Thoughtfactory: abstractions

developing the tradition of photographic abstraction

Kanmantoo abstract #1

I have been calling many of the rock abstracts that I have made  whilst walking along the coast between Petrel Cove and Kings Head  granite,  when they should be termed Kanmantoo.  These Kanmantoo group rocks are typically derived from  the Cambrian Period sedimentation in shallow ocean. 

According to the  Coastal Landscape of South Australian text these  Cambrian metasedimentary rocks are aligned with the Encounter Fault, occur northeast of Newland Head, diminishing  in height towards King's Head  and the Bluff (Rosetta Head). The small pocket beaches, largely derived from erosion of Permian glacial deposits, occupy bays eroded into  less resistant Cambrian rocks.

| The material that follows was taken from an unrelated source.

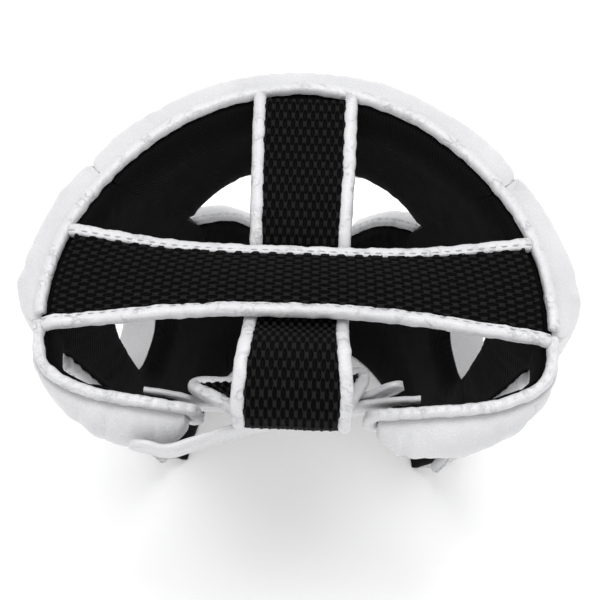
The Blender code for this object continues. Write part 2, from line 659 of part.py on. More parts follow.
def flap_point(share, across):
    """Point of the flap's middle layer: share runs from fold to inner edge, across from -1 to 1."""
    fold_y, fold_z = fold_end()
    half = CROWN_STRAP[-1][2] * CROWN_STRAP_WIDTH / 2
    outwards = np.where(np.asarray(across) < 0, FLAP_LEFT[0], FLAP_RIGHT[0])
    lean = (np.asarray(across) + 1) / 2
    reach = FLAP_LEFT[1] + (FLAP_RIGHT[1] - FLAP_LEFT[1]) * lean
    x = (half + outwards * share) * across
    y = fold_y + FLAP_START + reach * share
    z = fold_z - FLAP_START - FLAP_DROP * share**1.5
    return np.stack([x + 0 * y, y + 0 * x, z + 0 * x + 0 * y], -1)


def build_flap():
    """Rear flap: spacer mesh with one binding round its two slanted sides and inner edge."""
    inset_end = 1 - (STRAP_BINDING_WIDTH + 2 * FIT_GAP) / FLAP_LEFT[1]
    share = np.linspace(0, inset_end, 6)[:, None]
    half = np.linalg.norm(flap_point(share, 1.0) - flap_point(share, -1.0), axis=-1) / 2
    inset = 1 - (STRAP_BINDING_WIDTH + 2 * FIT_GAP) * FLAP_SLANT / half
    across = np.linspace(-1, 1, 7)[None, :] * inset
    layered("rear_flap", flap_point(share, across), STRAP_THICKNESS, BLACK_MESH)
    line = 1 - STRAP_BINDING_WIDTH / 2 / FLAP_LEFT[1]
    down = np.linspace(0, line, 6)
    edge_half = np.linalg.norm(flap_point(down, 1.0) - flap_point(down, -1.0), axis=-1) / 2
    edge_inset = 1 - STRAP_BINDING_WIDTH / 2 * FLAP_SLANT / edge_half
    left = flap_point(down, -edge_inset)
    right = flap_point(down, edge_inset)[::-1]
    inner = flap_point(np.full(7, line), np.linspace(-1, 1, 7) * edge_inset[-1] * FLAP_CORNER)
    path = smooth_path(np.concatenate([left[:-1], inner, right[1:]]), 26)
    upwards = np.array([0, 0, 1.0]) + 0 * path
    sweep("flap_binding", path, upwards, STRAP_BINDING_HEIGHT, STRAP_BINDING_WIDTH,
          WHITE_LEATHER)


def on_panel(rows, depth, side):
    """Places on a rear panel, at a depth outwards from the seam surface."""
    turn, share = np.array(rows).T
    height = share * GUARD_HEIGHT
    return mirrored(head_point(turn, height) + head_normal(turn, height) * depth, side)


def under_flap(rows):
    """Places between the rear panels, from the fold of the crown strap."""
    sideways, forwards, upwards = np.array(rows).T
    return np.stack([sideways * HALF_WIDTH, front_edge() - CROWN_LENGTH + forwards * HALF_WIDTH,
                     upwards * GUARD_HEIGHT], -1)


def build_closure(name, knots):
    """One closure strap: an upright ribbon with a round free end."""
    path = smooth_path(knots, 18)
    to_end = np.linalg.norm(path - path[-1], axis=1) / (CLOSURE_WIDTH / 2)
    round_end = np.maximum(rounded(to_end, 1), CLOSURE_BLUNT)
    v = np.linspace(-1, 1, 4)[None, :, None]
    lean = math.radians(CLOSURE_LEAN)
    upwards = np.array([0, -math.sin(lean), math.cos(lean)])
    surface = path[:, None] + v * round_end[:, None, None] * upwards * CLOSURE_WIDTH / 2
    layered(name, surface, CLOSURE_THICKNESS, WHITE_LEATHER)


def build_closures():
    """The strap that ends on the left panel's face, and the one that ends inside the right."""
    inside = -(REAR_LINING_THICKNESS + FIT_GAP + CLOSURE_THICKNESS / 2)
    outside = REAR_PAD_THICKNESS + FIT_GAP + CLOSURE_THICKNESS / 2
    outer = [on_panel(OUTER_ROOT, inside, 1), under_flap(OUTER_BRIDGE),
             on_panel(OUTER_TAB, outside, -1)]
    inner = [on_panel(INNER_ROOT, inside, -1), under_flap(INNER_BRIDGE)]
    build_closure("outer_closure_strap", np.concatenate(outer))
    build_closure("inner_closure_strap", np.concatenate(inner))


def remove_everything():
    """Empties the scene."""
    for found in list(bpy.data.objects):
        bpy.data.objects.remove(found, do_unlink=True)


def centre():
    """Moves the pieces so that their common box is centred on the Z axis."""
    corners = [vertex.co for made in bpy.data.objects for vertex in made.data.vertices]
    points = np.array(corners)
    middle = (points.min(axis=0) + points.max(axis=0)) / 2
    for made in bpy.data.objects:
        for vertex in made.data.vertices:
            vertex.co.x -= middle[0]
            vertex.co.y -= middle[1]


def main():
    """Builds the head guard."""
    remove_everything()
    build_forehead()
    for side in (1, -1):
        build_side(side)
        build_cheek(side)
        build_rear(side)
    build_bindings()
    build_crown_strap()
    build_cross_strap()
    build_flap()
    build_closures()
    centre()


main()
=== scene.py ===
"""Sparring head guard in white padded leather with black lining and spacer mesh crown straps.

Metres, +Z up. The face opening looks along +Y and the rear closure lies at -Y. A point of the
seam surface between leather pads and lining is named by a turn in degrees (0 at the middle of
the face, 90 at the ear line, 180 at the nape) and a height above the floor.
"""

import logging
import math
from collections.abc import Callable
from dataclasses import dataclass
from enum import Enum

import bpy
import numpy as np
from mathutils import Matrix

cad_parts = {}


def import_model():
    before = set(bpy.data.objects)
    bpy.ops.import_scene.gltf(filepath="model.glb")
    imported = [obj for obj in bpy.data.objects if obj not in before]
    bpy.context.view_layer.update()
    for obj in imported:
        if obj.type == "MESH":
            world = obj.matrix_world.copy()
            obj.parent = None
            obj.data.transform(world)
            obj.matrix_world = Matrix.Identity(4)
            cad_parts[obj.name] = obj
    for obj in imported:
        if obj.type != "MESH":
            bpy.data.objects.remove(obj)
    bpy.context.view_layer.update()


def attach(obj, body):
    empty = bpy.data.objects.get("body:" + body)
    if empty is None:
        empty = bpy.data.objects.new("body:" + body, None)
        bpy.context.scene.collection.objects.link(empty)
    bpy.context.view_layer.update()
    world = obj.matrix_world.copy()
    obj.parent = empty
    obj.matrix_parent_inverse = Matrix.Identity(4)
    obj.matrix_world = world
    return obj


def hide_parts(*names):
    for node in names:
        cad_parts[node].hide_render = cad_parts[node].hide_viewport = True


LOG = logging.getLogger("head_guard")
MM = 0.001
BODY = "root"
Grid = np.ndarray
Table = tuple[tuple[float, ...], ...]
Shade = tuple[float, float, float]
Place = tuple[float, float, float]

GUARD_HEIGHT = 190 * MM
HALF_WIDTH = 98.5 * MM
FRONT_REACH = 126 * MM
REAR_REACH = 28 * MM
EAR_LINE_Y = -46.96 * MM  # the ear line's place along Y
REAR_SQUARENESS = 3.5
EAR_LINE = 90
JAW_ROLL = 9 * MM  # how far the lower edges curl in at the floor
JAW_ROLL_HEIGHT = 27 * MM  # height at which the curl starts
# Height as a share of GUARD_HEIGHT, then half width, front and rear reach as shares of their
# sizes, and the superellipse exponent in front.
SECTIONS: Table = (
    (0.00, 0.67, 0.94, 0.30, 2.2),
    (0.16, 0.69, 0.98, 0.30, 2.4),
    (0.37, 0.755, 1.00, 0.30, 2.5),
    (0.50, 0.81, 0.99, 0.34, 2.5),
    (0.64, 0.885, 0.955, 0.46, 2.4),
    (0.79, 0.95, 0.92, 0.80, 2.2),
    (0.92, 0.99, 0.88, 1.00, 2.05),
    (1.00, 1.00, 0.865, 1.04, 2.0),
)
# Edge lines: turn against height as a share of GUARD_HEIGHT.
TOP_EDGE: Table = ((0, 1.00), (25, 0.981), (40, 0.962), (53, 0.953), (70, 0.947), (85, 0.930),
                   (92, 0.908), (120, 0.886), (145, 0.868), (171, 0.888))
BROW_EDGE: Table = ((0, 0.640), (12, 0.632), (24, 0.590), (34, 0.540))
CHEEK_EDGE: Table = ((8, 0.385), (14, 0.420), (22, 0.478), (34, 0.528))
NAPE_EDGE: Table = ((87, 0.785), (102, 0.768), (120, 0.745), (140, 0.718), (171, 0.702))
# Seam lines: height as a share of GUARD_HEIGHT against turn.
TEMPLE_SEAM: Table = ((0.534, 34), (0.75, 44), (0.953, 53))
JAW_SEAM: Table = ((0.0, 38), (0.25, 37), (0.534, 34))
NECK_EDGE: Table = ((0.0, 69.5), (0.06, 74.0), (0.17, 78), (0.32, 81.5), (0.50, 84.5),
                    (0.74, 87.2), (0.76, 87.5), (0.908, 87.5))
SIDE_SEAM_ROWS = 64  # points of a side pad's outline along its temple and jaw seams
MOUTH_HALF_GAP = 19 * MM
CHEEK_CORNER = 4 * MM
CHEEK_BREADTH = 40 * MM
REAR_END_TURN = 171
LEFT_END_SHORTER = 4.4
REAR_END_ROUND = 0.62  # share of the panel's height that its rounded end gives up
REAR_ROUND_START = 0.6
REAR_FULL_START = 0.06  # place on the pad's fullness curve at its corner, and its run from there
REAR_FULL_RUN = 0.8
REAR_CREASES = (6 * MM, 11 * MM)  # seam lines before the panel's end
REAR_CREASE = 0.7 * MM
# Place from the rear panel's corner to its end, and the share of the pad's swelling there.
REAR_SWELL: Table = ((0.0, 0.15), (0.25, 0.30), (0.50, 0.70), (0.72, 1.0), (1.0, 1.0))
REAR_SPACING = 0.8
REAR_COLUMNS = 26
REAR_PAD_THICKNESS = 14 * MM
REAR_LINING_THICKNESS = 6 * MM
FREE_EDGE = 3.6 * MM  # a pad's thickness at its free edge
# Distances at which a pad is full: from a free edge, a rear panel's edge, an ear hole, a seam.
EDGE_ROUND = 15 * MM
REAR_ROUND = 12 * MM
HOLE_ROUND = 9 * MM
SEAM_ROUND = 8 * MM
SEAM_DIP = 0.3  # share of the fullness that is lost at a seam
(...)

Diarmund Costello observes there is a breadth of photographic abstraction, which comes in a wide variety of shades and strengths. He classifies the variety as a typology of  proto-abstraction, faux-abstraction, constructed faux abstraction, weak abstraction, strong abstraction, constructed abstraction and  concrete abstraction. Costello's argument is that what  is often generically typed as “abstract photography” is a complex, multi-faceted phenomenon that comes in many forms.

 Costello  describes weak abstraction thus:  it 

 "records the world in such a way as to no longer give rise to a clear experience of seeing figurative content or volumentric form. Weakly abstract photographs home in on some corner of the world, an alignment of edges or surfaces that can, when isolated by the viewfinder of a camera, be photographed in such a way as to generate an abstract or quasi-abstract composition. We may not be sure that we are seeing some corner of the world, or be able to make out what it is if we do, though we always are." 

Examples include Aaron Siskind’s well known images of walls of peeling paint, ripped fly posters, and crumbling plaster surfaces in routinely included in surveys of abstract photography, despite the fact that it is generally clear what such images depict. 

Costello says that a  faux-abstraction, in contrast, consists chiefly of various strategies of estrangement and defamiliarization that isolate objects from their everyday environments, or frame them in such a way as to delay or frustrate recognition of what one is looking at.